Hotman meminta publik menunggu hasil investigasinya. Di sisi lain, dia berharap, hasil penelusuran Komnas bisa menjadi bahan tambahan Dewan Pengawas (Dewas) KPK dalam memeriksa laporan dugaan pelanggaran etik yang dilayangkan 75 pegawai tak memenuhi syarat aparatur sipil negara atau ASN.
"Kami tunggu bagaimana nanti hasil investigasi daripada Komnas dan mungkin nanti hasil investigasi daripada Komnas bisa digunakan oleh Dewas untuk memperkuat pemeriksaannya," katanya.

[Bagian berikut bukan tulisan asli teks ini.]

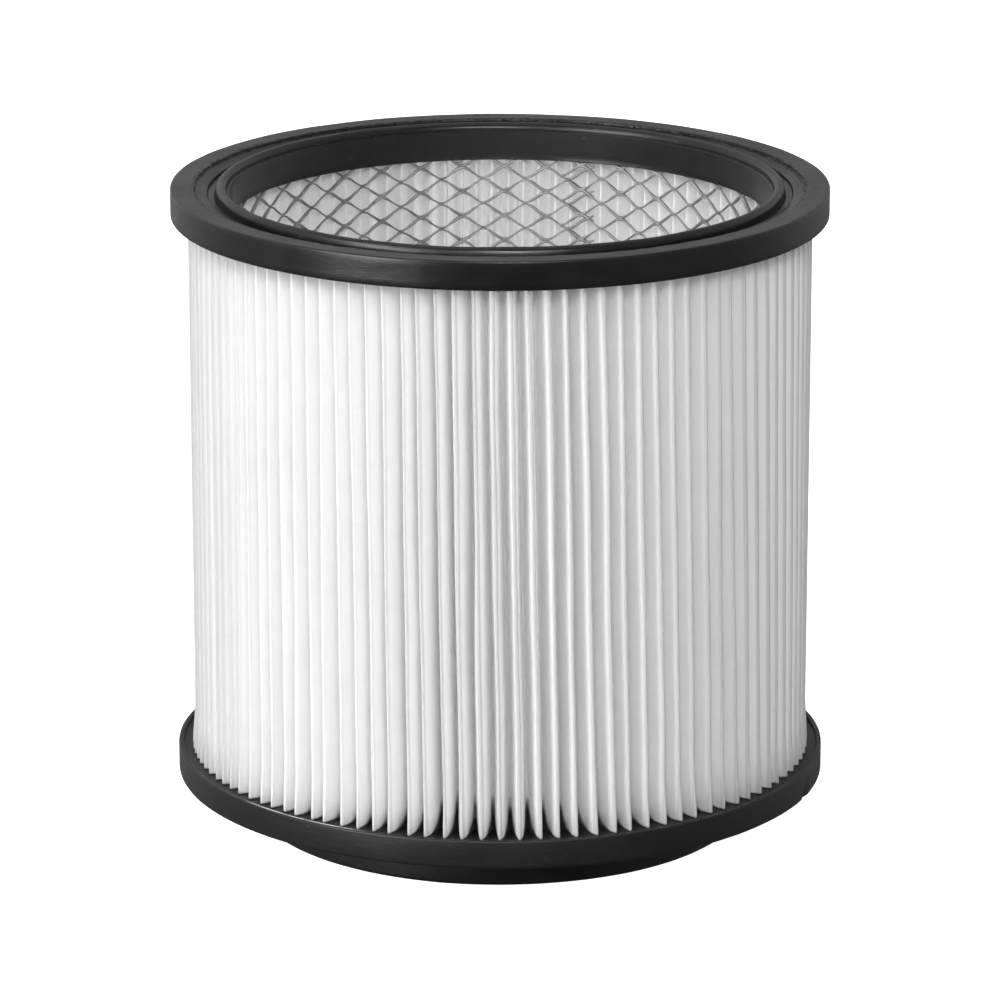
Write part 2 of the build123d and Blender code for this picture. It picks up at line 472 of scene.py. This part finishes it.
def nonwoven_cloth():
    """White spunbond: matted fibres and a slightly uneven weight, painted greyer on the crests of
    the folds as shade, and stained by the black potting where it creeps up them, fading upward
    into painted shade deep in the folds."""
    material, tree, surface, coordinates = new_finish("nonwoven")
    cloth = coordinates.outputs["UV"]
    place = coordinates.outputs["Object"]
    x, y, z = split(tree, place)

    lengthwise = grain(tree, stretched(tree, cloth, (500.0, 2600.0, 1.0)), 1.0, 3.0, 0.6, 1.2)
    crosswise = grain(tree, stretched(tree, cloth, (2600.0, 500.0, 1.0)), 1.0, 3.0, 0.6, 1.2)
    fibres = added(tree, lengthwise, crosswise)
    weight = grain(tree, cloth, 160.0, 3.0, 0.65)
    yellowed = ramped(tree, grain(tree, place, 22.0, 2.0, 0.5), 0.45, 0.75, 0.0, 0.35)
    shade = mixed(tree, ramped(tree, weight, 0.25, 0.75), grey(0.925), grey(0.955))
    shade = mixed(tree, yellowed, shade, (0.93, 0.929, 0.924, 1))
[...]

Sebelumnya, Firli Bahuri, Nawawi Pomolango, Nurul Ghufron, Lili Pintauli Siregar dan Alexander Marwata dilaporkan kepada Dewas KPK terkait TWK. Menurut Hotman, ada tiga dugaan pelanggaran yang dilaporkan. Pertama mengenai kejujuran.

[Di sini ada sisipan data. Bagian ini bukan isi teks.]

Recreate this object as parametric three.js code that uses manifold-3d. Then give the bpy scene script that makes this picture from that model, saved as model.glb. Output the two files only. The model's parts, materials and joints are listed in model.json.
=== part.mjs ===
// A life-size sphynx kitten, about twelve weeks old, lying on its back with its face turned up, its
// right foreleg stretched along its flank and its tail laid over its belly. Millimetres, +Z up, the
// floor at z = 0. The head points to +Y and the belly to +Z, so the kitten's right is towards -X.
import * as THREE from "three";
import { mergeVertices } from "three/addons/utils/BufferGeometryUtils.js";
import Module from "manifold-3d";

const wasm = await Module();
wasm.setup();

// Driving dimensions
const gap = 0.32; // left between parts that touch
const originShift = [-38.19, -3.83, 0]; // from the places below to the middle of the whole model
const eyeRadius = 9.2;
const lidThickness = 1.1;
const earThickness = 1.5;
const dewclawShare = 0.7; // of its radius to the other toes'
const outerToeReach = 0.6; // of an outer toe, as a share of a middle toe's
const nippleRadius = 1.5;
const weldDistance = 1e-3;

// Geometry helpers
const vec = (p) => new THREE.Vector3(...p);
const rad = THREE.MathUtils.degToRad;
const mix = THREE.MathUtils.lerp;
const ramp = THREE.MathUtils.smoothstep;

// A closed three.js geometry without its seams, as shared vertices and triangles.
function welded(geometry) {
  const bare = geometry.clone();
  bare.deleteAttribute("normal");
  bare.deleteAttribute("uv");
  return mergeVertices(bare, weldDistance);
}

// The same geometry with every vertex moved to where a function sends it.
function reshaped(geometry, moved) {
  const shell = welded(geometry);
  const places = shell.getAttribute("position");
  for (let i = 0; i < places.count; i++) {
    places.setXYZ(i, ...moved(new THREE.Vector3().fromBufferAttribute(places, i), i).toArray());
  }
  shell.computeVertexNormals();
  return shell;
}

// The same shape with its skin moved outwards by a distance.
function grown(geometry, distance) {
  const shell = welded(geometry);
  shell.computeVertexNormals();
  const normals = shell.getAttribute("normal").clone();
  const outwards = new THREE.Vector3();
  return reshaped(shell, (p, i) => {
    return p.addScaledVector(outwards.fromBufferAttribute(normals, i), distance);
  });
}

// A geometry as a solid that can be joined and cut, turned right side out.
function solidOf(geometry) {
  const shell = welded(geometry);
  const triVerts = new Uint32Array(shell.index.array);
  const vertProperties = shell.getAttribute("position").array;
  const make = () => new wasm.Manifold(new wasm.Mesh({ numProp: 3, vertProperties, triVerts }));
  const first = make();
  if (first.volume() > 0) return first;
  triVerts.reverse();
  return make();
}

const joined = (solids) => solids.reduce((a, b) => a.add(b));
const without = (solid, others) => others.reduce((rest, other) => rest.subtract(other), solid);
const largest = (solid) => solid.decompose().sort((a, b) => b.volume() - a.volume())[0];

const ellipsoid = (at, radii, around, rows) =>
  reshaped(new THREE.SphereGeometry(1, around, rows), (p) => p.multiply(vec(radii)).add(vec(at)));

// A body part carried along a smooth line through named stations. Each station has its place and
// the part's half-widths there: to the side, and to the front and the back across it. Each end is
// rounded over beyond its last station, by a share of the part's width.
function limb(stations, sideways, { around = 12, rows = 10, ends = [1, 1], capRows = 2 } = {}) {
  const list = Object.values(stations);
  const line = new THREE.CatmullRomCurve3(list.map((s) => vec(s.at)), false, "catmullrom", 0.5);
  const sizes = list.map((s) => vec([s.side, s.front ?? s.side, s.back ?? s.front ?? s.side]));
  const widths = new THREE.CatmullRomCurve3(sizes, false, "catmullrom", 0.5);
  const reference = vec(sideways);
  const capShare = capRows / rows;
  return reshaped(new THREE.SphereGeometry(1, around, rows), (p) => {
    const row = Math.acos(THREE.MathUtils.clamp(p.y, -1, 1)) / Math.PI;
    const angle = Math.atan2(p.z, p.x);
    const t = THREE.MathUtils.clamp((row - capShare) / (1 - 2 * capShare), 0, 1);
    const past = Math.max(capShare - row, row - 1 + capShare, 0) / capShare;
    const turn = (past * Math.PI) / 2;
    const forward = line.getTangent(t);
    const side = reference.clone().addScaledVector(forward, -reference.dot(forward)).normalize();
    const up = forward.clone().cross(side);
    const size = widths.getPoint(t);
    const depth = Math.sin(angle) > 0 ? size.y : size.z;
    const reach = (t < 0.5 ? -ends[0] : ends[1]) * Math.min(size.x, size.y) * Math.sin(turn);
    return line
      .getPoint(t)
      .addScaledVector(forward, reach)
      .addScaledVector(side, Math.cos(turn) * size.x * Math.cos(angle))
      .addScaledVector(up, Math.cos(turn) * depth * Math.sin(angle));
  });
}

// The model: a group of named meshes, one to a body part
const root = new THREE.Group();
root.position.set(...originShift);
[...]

"Dalam berbagai sosialisasi, pimpinan KPK mengatakan bahwa tidak ada konsekuensi daripada TWK. Dan kami juga berpikir bahwa asesmen bukanlah suatu hal yang bisa meluluskan dan tidak meluluskan," ujarnya.
Diketahui, setelah hasil TWK keluar 75 pegawai yang dinyatakan tak lolos malah dibebastugaskan lewat SK Pimpinan KPK Nomor 652 Tahun 2021. Kedua, imbuh Hotman, terkait materi TWK yang diterka bermuatan pelecehan seksual terhadap pegawai perempuan KPK.

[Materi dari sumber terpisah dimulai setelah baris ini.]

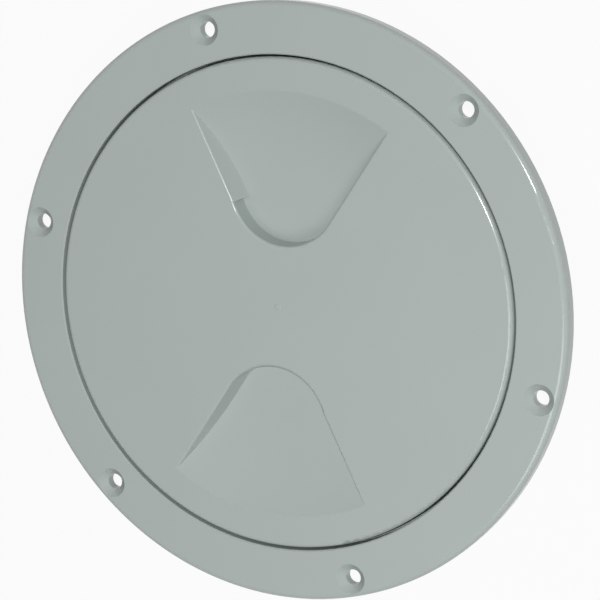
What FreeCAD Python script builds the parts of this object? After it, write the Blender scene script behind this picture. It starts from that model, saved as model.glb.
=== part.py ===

Terkahir, lima komisioner KPK dilaporkan karena diduga bertindak sewenang-wenang. Menurut Hotman, terkaan itu muncul karena pimpinan tak mengindahkan putusan uji materi Undang-undang KPK di Mahkamah Konstitusi (MK). Putusan pengujian regulasi itu dilakukan pada 4 Mei 2021.
Dalam pertimbangannya, MK mengatakan alih status menjadi ASN tidak boleh merugikan hak pegawai. Akan tetapi, tiga hari berselang pimpinan malah menerbitkan SK 652 di mana salah satu poinnya adalah 75 pegawai yang tak lolos TWK diminta menyerahkan tugas dan tanggung jawab kepada atasan.
"Menjadi tanda tanya pada kita, apa yang terjadi dengan pimpinan? Bukankah salah satu azas KPK itu adalah kepastian hukum? Bukanlah keputusan MK itu merupakan suatu keputusan yang bersifat banding dan final, kenapa pimpinan justru tidak mengindahkan keputusan ini? Bahkan mengeluarkan keputusan 652 yang sangat merugikan kami," katanya.